- _WHAT YOU WILL DO_: A precise retyping is required of every line from the one containing "cup = cap_mesh()" down to the one containing "points = [vertex.co", both included, and of no other line.
++++++
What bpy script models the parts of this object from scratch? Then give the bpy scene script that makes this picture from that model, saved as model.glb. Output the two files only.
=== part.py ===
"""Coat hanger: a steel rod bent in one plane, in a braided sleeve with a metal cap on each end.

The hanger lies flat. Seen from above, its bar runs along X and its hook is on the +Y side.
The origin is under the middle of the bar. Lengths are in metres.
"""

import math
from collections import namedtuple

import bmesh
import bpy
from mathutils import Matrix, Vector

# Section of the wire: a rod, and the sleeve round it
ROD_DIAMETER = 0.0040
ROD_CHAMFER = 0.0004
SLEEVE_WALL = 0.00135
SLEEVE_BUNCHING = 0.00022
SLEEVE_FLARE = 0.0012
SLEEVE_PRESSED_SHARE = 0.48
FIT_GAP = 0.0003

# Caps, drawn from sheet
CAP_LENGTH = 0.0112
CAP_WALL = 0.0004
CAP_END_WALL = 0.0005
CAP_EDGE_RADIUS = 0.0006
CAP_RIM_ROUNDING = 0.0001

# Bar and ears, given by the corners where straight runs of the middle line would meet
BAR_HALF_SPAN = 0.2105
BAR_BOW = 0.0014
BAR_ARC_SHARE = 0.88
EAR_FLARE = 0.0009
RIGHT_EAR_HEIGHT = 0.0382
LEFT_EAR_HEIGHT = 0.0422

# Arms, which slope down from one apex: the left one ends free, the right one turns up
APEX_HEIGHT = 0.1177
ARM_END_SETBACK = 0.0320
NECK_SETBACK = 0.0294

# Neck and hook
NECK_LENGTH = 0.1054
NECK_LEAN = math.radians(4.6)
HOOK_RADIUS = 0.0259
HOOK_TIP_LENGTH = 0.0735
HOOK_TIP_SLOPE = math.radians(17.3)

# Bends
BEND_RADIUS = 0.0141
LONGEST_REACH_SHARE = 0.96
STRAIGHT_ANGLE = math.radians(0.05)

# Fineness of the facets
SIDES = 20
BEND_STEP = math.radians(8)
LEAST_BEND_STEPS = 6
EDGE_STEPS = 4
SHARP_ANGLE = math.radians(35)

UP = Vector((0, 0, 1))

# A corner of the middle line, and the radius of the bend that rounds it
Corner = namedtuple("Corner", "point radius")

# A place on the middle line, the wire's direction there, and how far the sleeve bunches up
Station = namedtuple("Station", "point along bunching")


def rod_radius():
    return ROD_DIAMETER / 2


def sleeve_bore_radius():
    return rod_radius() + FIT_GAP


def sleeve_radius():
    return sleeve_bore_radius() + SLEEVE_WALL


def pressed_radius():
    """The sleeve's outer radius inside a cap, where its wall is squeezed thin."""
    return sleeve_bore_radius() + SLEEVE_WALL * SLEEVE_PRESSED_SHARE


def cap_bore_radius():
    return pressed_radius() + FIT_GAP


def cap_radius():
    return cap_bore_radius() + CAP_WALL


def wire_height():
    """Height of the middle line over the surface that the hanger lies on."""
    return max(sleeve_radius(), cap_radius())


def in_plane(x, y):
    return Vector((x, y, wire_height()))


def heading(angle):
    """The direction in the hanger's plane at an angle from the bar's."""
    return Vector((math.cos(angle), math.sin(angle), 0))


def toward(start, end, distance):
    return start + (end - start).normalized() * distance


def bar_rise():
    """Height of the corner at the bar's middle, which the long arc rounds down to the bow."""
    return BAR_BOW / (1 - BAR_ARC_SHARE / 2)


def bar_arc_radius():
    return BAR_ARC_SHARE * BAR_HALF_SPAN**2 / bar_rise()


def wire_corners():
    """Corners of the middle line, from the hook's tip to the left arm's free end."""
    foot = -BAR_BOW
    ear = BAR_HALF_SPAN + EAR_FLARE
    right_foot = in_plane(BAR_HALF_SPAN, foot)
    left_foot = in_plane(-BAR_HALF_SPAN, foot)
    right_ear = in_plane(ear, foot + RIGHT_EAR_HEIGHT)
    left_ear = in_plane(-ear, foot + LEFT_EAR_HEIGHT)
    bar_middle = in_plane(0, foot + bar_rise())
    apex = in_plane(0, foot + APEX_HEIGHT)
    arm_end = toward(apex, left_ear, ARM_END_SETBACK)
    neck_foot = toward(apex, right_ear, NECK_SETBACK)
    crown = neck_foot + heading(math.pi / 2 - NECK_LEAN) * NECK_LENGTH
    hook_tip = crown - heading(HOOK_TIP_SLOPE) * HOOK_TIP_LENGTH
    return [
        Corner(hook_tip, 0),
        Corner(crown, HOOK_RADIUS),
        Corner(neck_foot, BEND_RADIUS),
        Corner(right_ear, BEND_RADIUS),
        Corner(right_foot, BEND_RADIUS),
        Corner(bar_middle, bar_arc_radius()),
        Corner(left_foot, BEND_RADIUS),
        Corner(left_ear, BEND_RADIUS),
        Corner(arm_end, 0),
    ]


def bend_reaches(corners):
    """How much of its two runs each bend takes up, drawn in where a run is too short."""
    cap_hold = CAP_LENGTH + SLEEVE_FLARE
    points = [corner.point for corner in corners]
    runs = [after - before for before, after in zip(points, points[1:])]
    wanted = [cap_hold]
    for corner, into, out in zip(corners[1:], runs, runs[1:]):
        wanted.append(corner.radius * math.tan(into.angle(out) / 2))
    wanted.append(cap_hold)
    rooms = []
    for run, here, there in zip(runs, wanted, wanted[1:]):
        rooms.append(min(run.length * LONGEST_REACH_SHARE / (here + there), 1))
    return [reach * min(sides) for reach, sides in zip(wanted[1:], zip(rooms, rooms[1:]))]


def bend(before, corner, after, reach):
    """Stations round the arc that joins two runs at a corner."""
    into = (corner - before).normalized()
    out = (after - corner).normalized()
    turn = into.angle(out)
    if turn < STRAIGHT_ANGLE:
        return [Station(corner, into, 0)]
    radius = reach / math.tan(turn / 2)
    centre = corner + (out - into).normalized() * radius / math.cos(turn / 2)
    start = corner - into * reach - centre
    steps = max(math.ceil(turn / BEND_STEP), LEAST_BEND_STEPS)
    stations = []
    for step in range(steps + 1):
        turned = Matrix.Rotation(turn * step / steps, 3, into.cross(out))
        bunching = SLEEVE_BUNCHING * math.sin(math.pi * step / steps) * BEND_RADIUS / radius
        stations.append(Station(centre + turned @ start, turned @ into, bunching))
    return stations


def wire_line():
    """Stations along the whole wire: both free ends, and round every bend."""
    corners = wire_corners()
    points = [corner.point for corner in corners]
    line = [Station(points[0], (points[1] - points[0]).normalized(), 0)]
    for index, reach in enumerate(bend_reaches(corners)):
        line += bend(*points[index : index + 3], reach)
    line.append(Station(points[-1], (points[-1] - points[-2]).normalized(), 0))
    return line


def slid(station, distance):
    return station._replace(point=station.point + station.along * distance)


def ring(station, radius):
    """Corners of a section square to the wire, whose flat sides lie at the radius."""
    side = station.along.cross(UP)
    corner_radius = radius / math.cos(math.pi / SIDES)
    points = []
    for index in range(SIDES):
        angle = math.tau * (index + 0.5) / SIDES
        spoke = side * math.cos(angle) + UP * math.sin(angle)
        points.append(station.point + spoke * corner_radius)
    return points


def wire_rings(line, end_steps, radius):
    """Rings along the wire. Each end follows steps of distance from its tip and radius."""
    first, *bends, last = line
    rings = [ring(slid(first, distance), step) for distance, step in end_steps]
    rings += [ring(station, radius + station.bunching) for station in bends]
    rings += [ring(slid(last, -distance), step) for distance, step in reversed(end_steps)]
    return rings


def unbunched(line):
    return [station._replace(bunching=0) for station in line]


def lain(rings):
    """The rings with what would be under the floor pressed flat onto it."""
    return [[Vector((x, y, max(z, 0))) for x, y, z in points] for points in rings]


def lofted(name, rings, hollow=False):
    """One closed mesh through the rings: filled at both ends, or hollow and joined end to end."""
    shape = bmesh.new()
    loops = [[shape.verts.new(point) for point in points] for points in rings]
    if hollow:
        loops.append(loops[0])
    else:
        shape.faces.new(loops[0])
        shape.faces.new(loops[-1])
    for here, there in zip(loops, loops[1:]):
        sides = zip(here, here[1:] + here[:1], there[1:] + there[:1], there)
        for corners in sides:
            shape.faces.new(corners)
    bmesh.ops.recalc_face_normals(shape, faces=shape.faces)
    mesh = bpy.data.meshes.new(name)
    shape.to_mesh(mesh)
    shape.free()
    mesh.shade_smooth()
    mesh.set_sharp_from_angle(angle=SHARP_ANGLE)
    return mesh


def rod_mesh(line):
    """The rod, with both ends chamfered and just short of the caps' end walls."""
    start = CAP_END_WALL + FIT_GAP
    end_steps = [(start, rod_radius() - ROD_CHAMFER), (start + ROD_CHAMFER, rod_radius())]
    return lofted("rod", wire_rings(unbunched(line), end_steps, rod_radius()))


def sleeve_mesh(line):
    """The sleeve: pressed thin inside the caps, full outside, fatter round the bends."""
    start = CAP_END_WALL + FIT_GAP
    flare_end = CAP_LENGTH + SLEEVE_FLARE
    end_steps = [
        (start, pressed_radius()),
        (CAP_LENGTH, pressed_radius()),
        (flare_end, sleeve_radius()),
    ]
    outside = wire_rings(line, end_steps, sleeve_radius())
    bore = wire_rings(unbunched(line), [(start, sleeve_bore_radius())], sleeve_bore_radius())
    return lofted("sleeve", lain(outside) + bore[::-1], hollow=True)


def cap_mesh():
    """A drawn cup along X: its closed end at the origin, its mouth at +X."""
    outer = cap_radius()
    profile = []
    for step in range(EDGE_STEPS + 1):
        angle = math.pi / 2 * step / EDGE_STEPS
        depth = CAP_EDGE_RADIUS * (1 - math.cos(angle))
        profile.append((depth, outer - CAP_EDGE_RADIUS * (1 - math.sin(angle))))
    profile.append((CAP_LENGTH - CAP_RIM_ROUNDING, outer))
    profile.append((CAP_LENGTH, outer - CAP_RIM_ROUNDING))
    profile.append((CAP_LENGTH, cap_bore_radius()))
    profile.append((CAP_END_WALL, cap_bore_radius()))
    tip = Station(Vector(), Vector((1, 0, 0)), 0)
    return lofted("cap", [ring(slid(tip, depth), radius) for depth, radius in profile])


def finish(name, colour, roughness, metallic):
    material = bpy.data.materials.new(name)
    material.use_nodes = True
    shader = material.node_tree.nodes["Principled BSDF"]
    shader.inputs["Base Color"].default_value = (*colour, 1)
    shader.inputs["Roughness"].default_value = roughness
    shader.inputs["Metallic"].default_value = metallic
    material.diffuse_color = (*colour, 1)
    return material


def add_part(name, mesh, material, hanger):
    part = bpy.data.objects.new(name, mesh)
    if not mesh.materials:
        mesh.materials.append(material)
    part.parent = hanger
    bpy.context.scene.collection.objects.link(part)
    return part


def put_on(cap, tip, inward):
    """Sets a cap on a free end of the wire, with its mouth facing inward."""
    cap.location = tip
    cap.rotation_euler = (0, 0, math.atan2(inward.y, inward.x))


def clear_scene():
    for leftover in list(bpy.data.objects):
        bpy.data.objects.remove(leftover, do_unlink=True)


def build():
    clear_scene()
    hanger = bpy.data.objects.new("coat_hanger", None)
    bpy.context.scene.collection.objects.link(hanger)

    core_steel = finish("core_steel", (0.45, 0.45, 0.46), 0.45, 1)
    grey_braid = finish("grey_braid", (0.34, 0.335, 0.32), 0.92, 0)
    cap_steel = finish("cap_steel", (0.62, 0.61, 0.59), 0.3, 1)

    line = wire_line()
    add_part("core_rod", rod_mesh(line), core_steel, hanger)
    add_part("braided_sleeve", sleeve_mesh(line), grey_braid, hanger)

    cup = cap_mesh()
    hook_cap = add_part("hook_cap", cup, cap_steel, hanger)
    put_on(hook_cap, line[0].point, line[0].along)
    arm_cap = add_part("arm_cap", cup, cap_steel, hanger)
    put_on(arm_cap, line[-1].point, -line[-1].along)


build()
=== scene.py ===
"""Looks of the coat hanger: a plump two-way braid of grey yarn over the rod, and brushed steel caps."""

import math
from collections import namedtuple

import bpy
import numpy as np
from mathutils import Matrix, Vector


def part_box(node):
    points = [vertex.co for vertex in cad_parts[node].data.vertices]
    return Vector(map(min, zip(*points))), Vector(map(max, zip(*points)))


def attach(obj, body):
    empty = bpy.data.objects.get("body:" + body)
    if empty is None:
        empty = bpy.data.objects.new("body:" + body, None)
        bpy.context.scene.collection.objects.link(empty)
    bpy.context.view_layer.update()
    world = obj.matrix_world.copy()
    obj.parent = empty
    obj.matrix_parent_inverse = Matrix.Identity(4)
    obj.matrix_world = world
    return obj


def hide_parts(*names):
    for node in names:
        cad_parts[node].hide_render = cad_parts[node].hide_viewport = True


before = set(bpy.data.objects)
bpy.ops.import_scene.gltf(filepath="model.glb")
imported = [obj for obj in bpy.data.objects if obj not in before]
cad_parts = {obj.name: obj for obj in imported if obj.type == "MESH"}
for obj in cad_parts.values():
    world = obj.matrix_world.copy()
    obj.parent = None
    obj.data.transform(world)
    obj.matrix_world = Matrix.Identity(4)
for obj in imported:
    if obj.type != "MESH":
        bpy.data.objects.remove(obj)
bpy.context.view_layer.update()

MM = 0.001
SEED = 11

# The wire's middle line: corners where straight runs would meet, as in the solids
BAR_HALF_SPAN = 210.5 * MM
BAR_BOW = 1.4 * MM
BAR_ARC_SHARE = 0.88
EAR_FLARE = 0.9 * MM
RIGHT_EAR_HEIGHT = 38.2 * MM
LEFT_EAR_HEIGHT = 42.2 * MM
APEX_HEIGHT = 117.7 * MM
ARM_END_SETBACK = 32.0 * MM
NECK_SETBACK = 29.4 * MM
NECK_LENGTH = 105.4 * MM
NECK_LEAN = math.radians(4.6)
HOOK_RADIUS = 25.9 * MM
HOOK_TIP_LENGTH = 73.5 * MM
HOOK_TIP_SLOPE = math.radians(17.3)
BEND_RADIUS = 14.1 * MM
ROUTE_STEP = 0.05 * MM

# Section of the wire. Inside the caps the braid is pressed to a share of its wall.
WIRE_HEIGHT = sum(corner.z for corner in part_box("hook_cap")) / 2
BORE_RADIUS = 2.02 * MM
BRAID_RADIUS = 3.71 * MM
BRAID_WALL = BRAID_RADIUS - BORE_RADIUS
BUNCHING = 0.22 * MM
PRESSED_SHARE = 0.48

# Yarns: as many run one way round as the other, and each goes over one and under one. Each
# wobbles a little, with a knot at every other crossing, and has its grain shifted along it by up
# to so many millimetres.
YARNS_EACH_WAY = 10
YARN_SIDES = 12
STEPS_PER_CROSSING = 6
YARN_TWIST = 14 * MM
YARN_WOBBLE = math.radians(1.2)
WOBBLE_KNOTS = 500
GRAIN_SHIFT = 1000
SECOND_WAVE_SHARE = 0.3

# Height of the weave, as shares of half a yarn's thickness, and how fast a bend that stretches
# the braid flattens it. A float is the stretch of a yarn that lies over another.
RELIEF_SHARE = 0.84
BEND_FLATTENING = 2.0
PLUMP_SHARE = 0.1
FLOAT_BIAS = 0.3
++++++
- _COMPLETED TASK_:
    cup = cap_mesh()
    hook_cap = add_part("hook_cap", cup, cap_steel, hanger)
    put_on(hook_cap, line[0].point, line[0].along)
    arm_cap = add_part("arm_cap", cup, cap_steel, hanger)
    put_on(arm_cap, line[-1].point, -line[-1].along)


build()
=== scene.py ===
"""Looks of the coat hanger: a plump two-way braid of grey yarn over the rod, and brushed steel caps."""

import math
from collections import namedtuple

import bpy
import numpy as np
from mathutils import Matrix, Vector


def part_box(node):
    points = [vertex.co for vertex in cad_parts[node].data.vertices]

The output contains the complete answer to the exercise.